Airline companies must be financially sound and properly financed before a start up licence is granted, states should be also required to monitor financial performance on a regular basis to ensure that there is no ‘corner cutting’.

7.2

They must have experience and have competent management available to them.

8.   Competencies of the European Aviation Safety Agency

8.1

The current intention of the European Commission is to further extend the competencies of EASA in the field of regulation (including safety and interoperability) of airports, air traffic management and air navigation services.

8.2

We support EASA as created by regulations 1592/200/EC and believe that a European framework for procedures and authorisations for aircraft and appliances issued by a single authority certainly improve aviation safety and efficiency in Europe.

8.3

There is an opportunity for EASA to address the issue of standards and recommended practices (SARPS) and the anomalies that are created by the ‘Recommended Practice’ and ‘Standard Practices’ found in the ICAO Annex documentation.

9.   General aviation licensing

9.1

Private pilot licensers (PPL) operating on FAA licences in European airspace should be required to have an EASA endorsement on their licence.

9.2

All general aviation aircraft (GA) must comply with EU standards set by EASA before being allowed to fly in European airspace.

10.   Avionics safety

10.1

EASA should produce guidelines/rules for protecting specific equipment or networks against ‘acts of unlawful interference’ as defined by ICAO.

10.2

Apart from the increasing use of Ethernet (LAN) and IP the other areas of vulnerability would be:

increased use of air/ground data link technologies for communications by passengers, airlines and ATC;

more general use of data and software transfer using networks on aircraft and between ground sites for production, delivery, maintenance or update purposes;

the multiplication of software viruses and hacker attacks, plus the search for confidential data through interconnected networks.

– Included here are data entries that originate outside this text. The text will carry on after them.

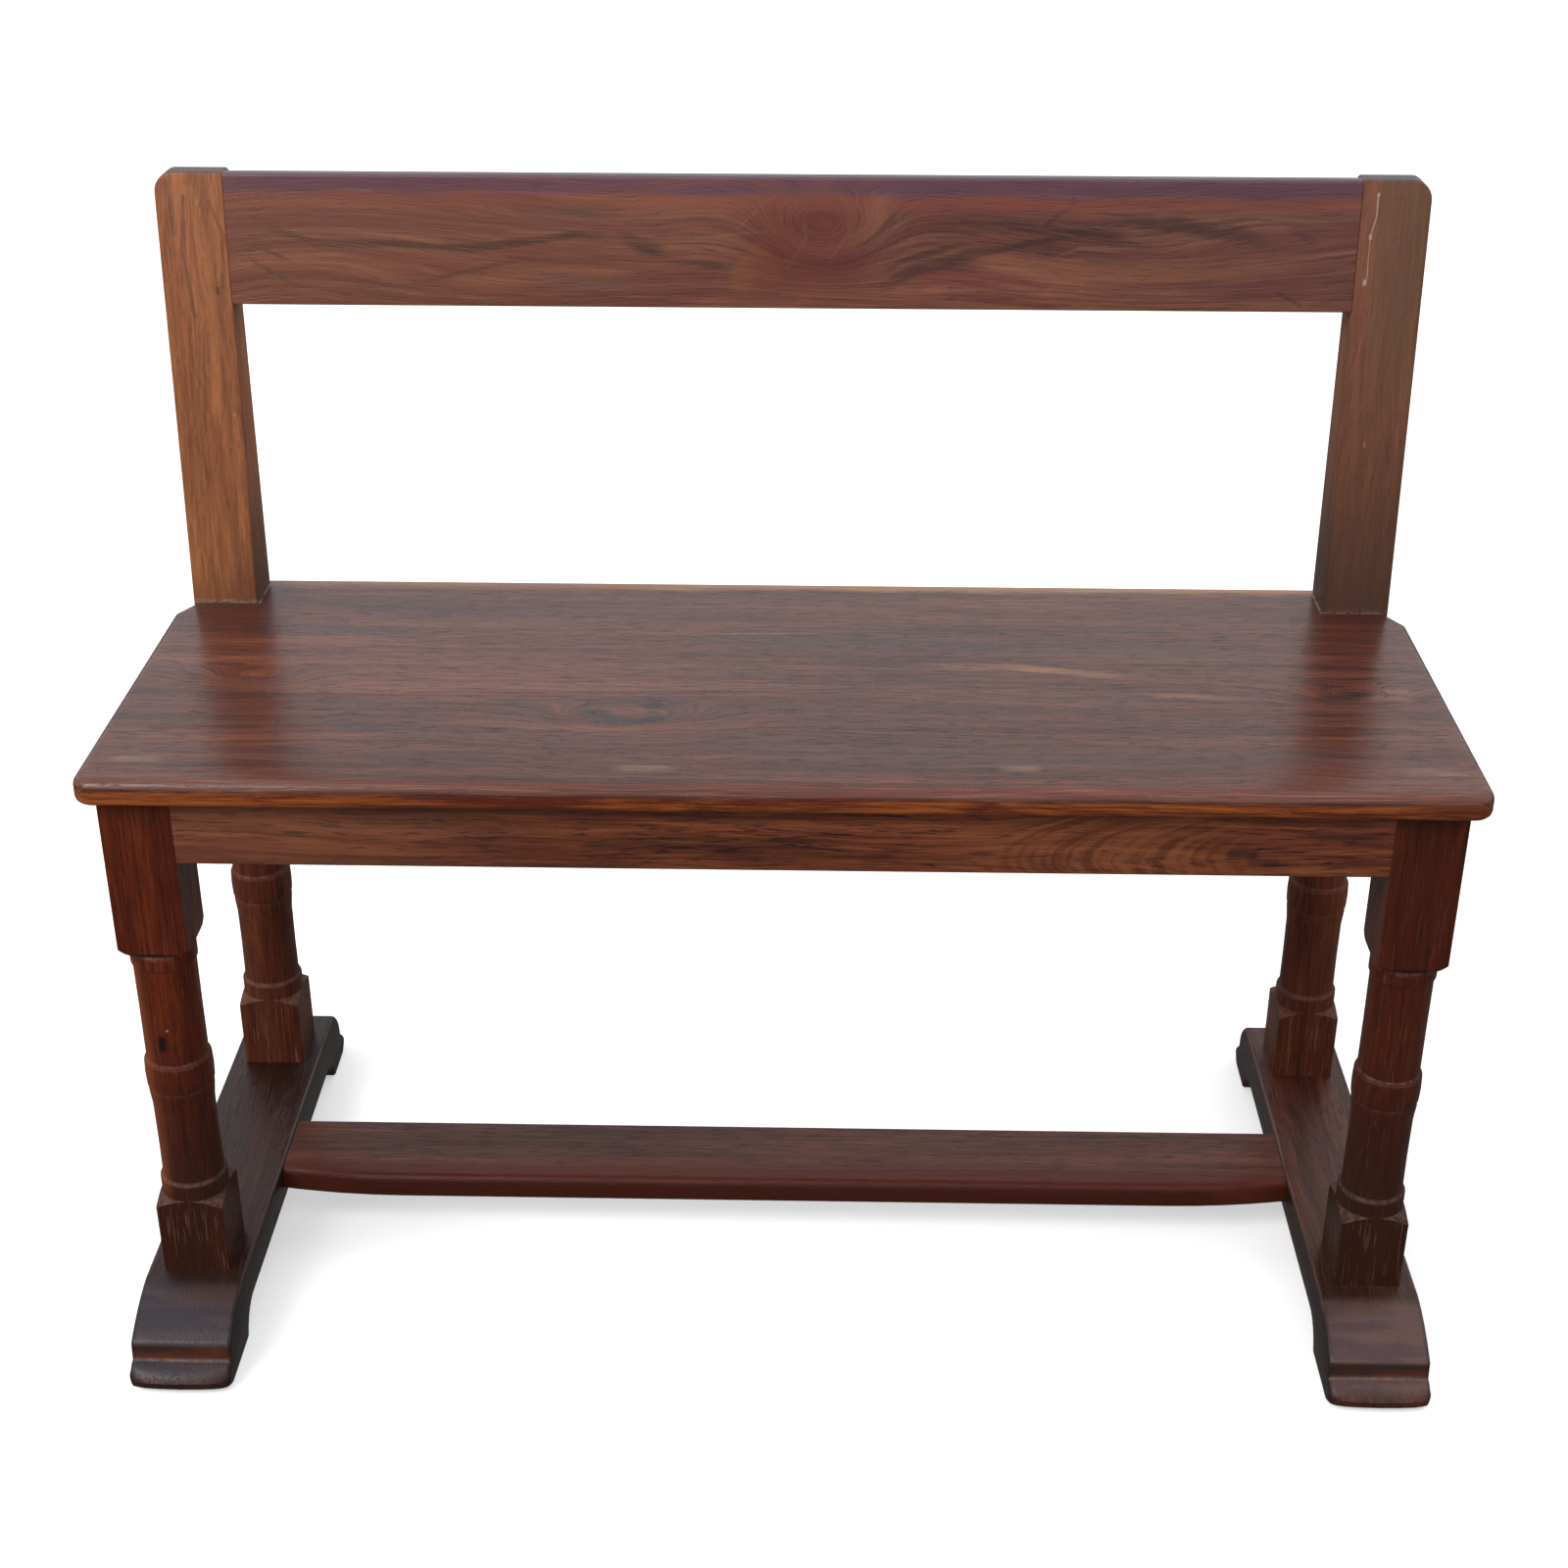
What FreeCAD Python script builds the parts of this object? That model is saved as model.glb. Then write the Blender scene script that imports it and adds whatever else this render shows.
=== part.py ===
import FreeCAD, Part
import os
import re
import Sketcher

# Bench with a low back: turned legs, aprons, two arched runner feet, a flat stretcher, a plank seat
# notched round two raked posts, and a crest rail between them. Millimetres, +X to the right, +Y to
# the back, +Z up. The origin is on the floor, midway between the toes.

doc = FreeCAD.newDocument("bench")
sheet = doc.addObject("Spreadsheet::Sheet", "dims")

# Driving dimensions
SIZES = {
    # seat board
    "seat_width": 900.0,
    "seat_thickness": 18.0,
    "seat_overhang": 36.0,        # each end beyond the legs' axes
    "seat_nose": 10.75,           # front edge ahead of the leg blocks
    "seat_corner": 14.0,          # plan radius of the front corners
    "seat_top_round": 7.0,
    "seat_under_bevel": 4.0,
    "ear_depth": 19.0,            # slanted end of each ear, along Y
    # legs, the same on all four corners
    "leg_section": 46.5,
    "leg_length": 377.0,
    "top_block": 118.0,
    "base_block": 57.0,
    "top_pommel": 6.0,            # how far the turned shoulder climbs the top block's corners
    "base_pommel": 3.5,
    "leg_tenon_diameter": 28.0,
    "leg_tenon_length": 24.0,
    # feet
    "foot_width": 70.0,
    "foot_height": 50.0,
    "foot_length": 438.0,
    "front_leg_set_in": 99.0,     # leg axis behind the front toe's tip
    "rear_leg_set_in": 79.0,
    "front_ramp": 50.0,
    "rear_ramp": 16.0,
    "toe_lip": 17.0,
    "toe_tuck": 17.0,
    "toe_bow": 2.5,
    "toe_corner_x": 11.0,
    "toe_corner_y": 5.5,
    "front_pad": 47.0,
    "rear_pad": 32.0,
    "arch_rise": 20.0,
    "arch_run": 25.0,
    # stretcher
    "stretcher_width": 70.0,
    "stretcher_thickness": 19.0,
    "stretcher_drop": 2.0,        # top face under the feet's top faces
    "stretcher_back": 5.5,        # middle line behind the feet's middle
    "stretcher_round": 6.0,
    "stretcher_tenon_length": 22.0,
    "stretcher_tenon_thickness": 11.0,
    "stretcher_tenon_width": 54.0,
    # aprons
    "apron_height": 47.0,
    "apron_thickness": 20.0,
    "apron_setback": 1.0,
    "apron_round": 1.5,
    "apron_tenon_length": 24.0,
    "apron_tenon_thickness": 9.0,
    "apron_tenon_shoulder": 6.0,
    # back posts
    "post_width": 48.0,
    "post_outset": 2.0,           # post's middle outside the leg's axis
    "post_height": 309.5,         # above the seat
    "post_depth_top": 25.0,
    "post_rake": 25.75,           # front face, over the post's height
    "post_seat_depth": 41.8,
    "post_tongue": 15.75,
    "post_tongue_length": 82.0,
    "post_corner": 14.0,
    "post_back_round": 9.0,       # top edge at the back, in line with the crest rail's
    # crest rail
    "rail_height": 90.0,
    "rail_thickness": 17.0,
    "rail_drop": 0.5,             # top edge under the posts' tops
    "rail_top_round": 8.0,
    "rail_front_round": 2.5,
    "rail_tenon_length": 25.0,
    "rail_tenon_thickness": 8.0,
    "rail_tenon_shoulder": 12.0,
    # pegs
    "peg_diameter": 5.0,
    "apron_peg_inset": 8.0,
    "apron_peg_pitch": 16.0,
    "apron_peg_length": 19.5,
    "rail_peg_inset": 12.0,
    "rail_peg_pitch": 40.0,
    "rail_peg_recess": 3.0,
    # screws and plugs
    "shank_diameter": 4.5,
    "head_diameter": 9.0,
    "head_height": 3.0,
    "seat_screw_length": 36.0,
    "post_screw_length": 33.0,
    "plug_diameter": 12.0,
    "plug_height": 5.0,
    "post_screw_outset": 10.0,
    "post_screw_pitch": 40.0,
    # fits
    "cheek_fit": 0.1,             # mortise cheeks off a tenon's cheeks
    "end_fit": 0.5,               # mortise floor off a tenon's end
    "hole_fit": 0.1,              # hole wall off a peg, plug, shank or round tenon
    "cut_over": 5.0,              # overrun of every cut into open air
}

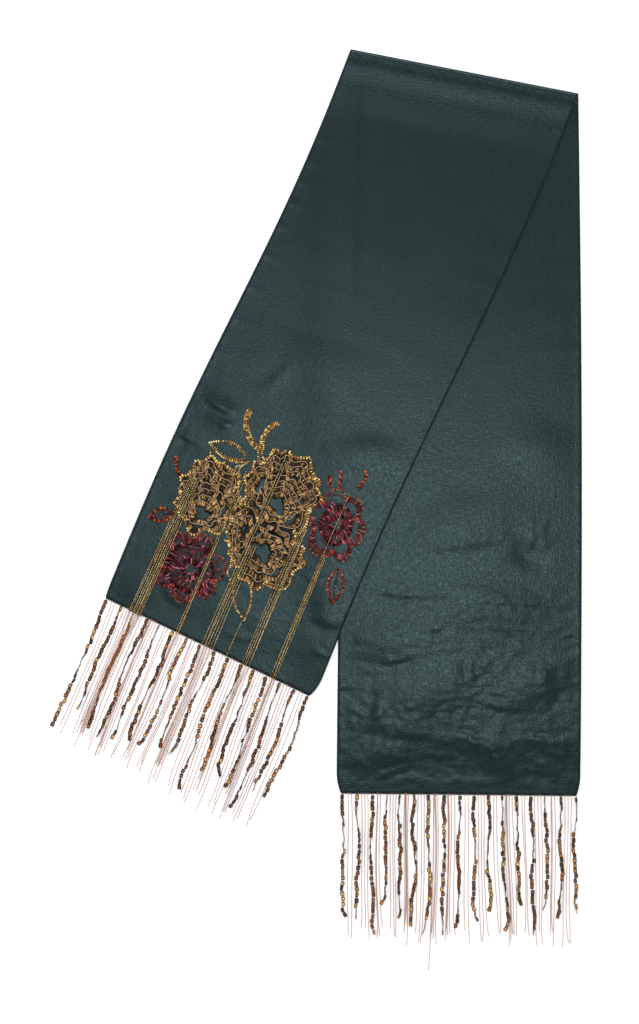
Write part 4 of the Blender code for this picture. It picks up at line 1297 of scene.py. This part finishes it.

11.   Unmanned Airborne Vehicles (UAVs)

11.1

EASA must have the necessary powers to regulate this area of the industry not only from airworthiness and design but also the certification of ground operators, launching systems etc.

11.2

All regulations pertaining to conventional aircraft must be considered obligatory for UAVs and all airspace users should be consulted where this type of activity could affect those users.

12.   EASA

12.1

EASA is the overall EU regulator. It lays down the principles and rules for airline safety in the EU. It is under financed, under staffed, and it has no power of enforcement.

12.2

It depends on various National Regulators to enforce rules and regulations.

12.3

This amounts to self-regulation. No national regulator would be likely to clamp down on an airline in its jurisdiction, unless there was an extremely serious problem.

12.4

National regulators are also responsible for all aircraft, which are registered in their country, and whose company have offices located there. These aircrafts and crews are very often based and operated out of other EU countries. This makes proper regulation more problematic.

12.5

The requirement by EASA to the National Regulators to implement its decisions could lead to an un-even implementation of the rules and regulations in the EU, due to different interpretations. This could lead in the airline industry to flags of convenience where one country appears more lax in the interpretation of regulations than others.

12.6

Meanwhile, the Airport Security Regulator, ECAC, has the power to audit local levels of compliance. EASA should have this.

12.7

EASA is currently funded from certification revenues which has left it with a forecast loss of EUR 15 million for 2006, it is critical that the necessary funding from central government be forth coming to ensure EASA's future.

Brussels, 5 July 2006

The President

of the European Economic and Social Committee

Anne-Marie SIGMUND


(1)  Air transport: Community air traffic controller licence, single European sky package (rapporteur: Mr McDonogh), OJ C 234, 22/09/2005, p. 0017-0019.

(2)  Common enterprise — SESAR CESE 379/2006 rapporteur: Mr McDonogh.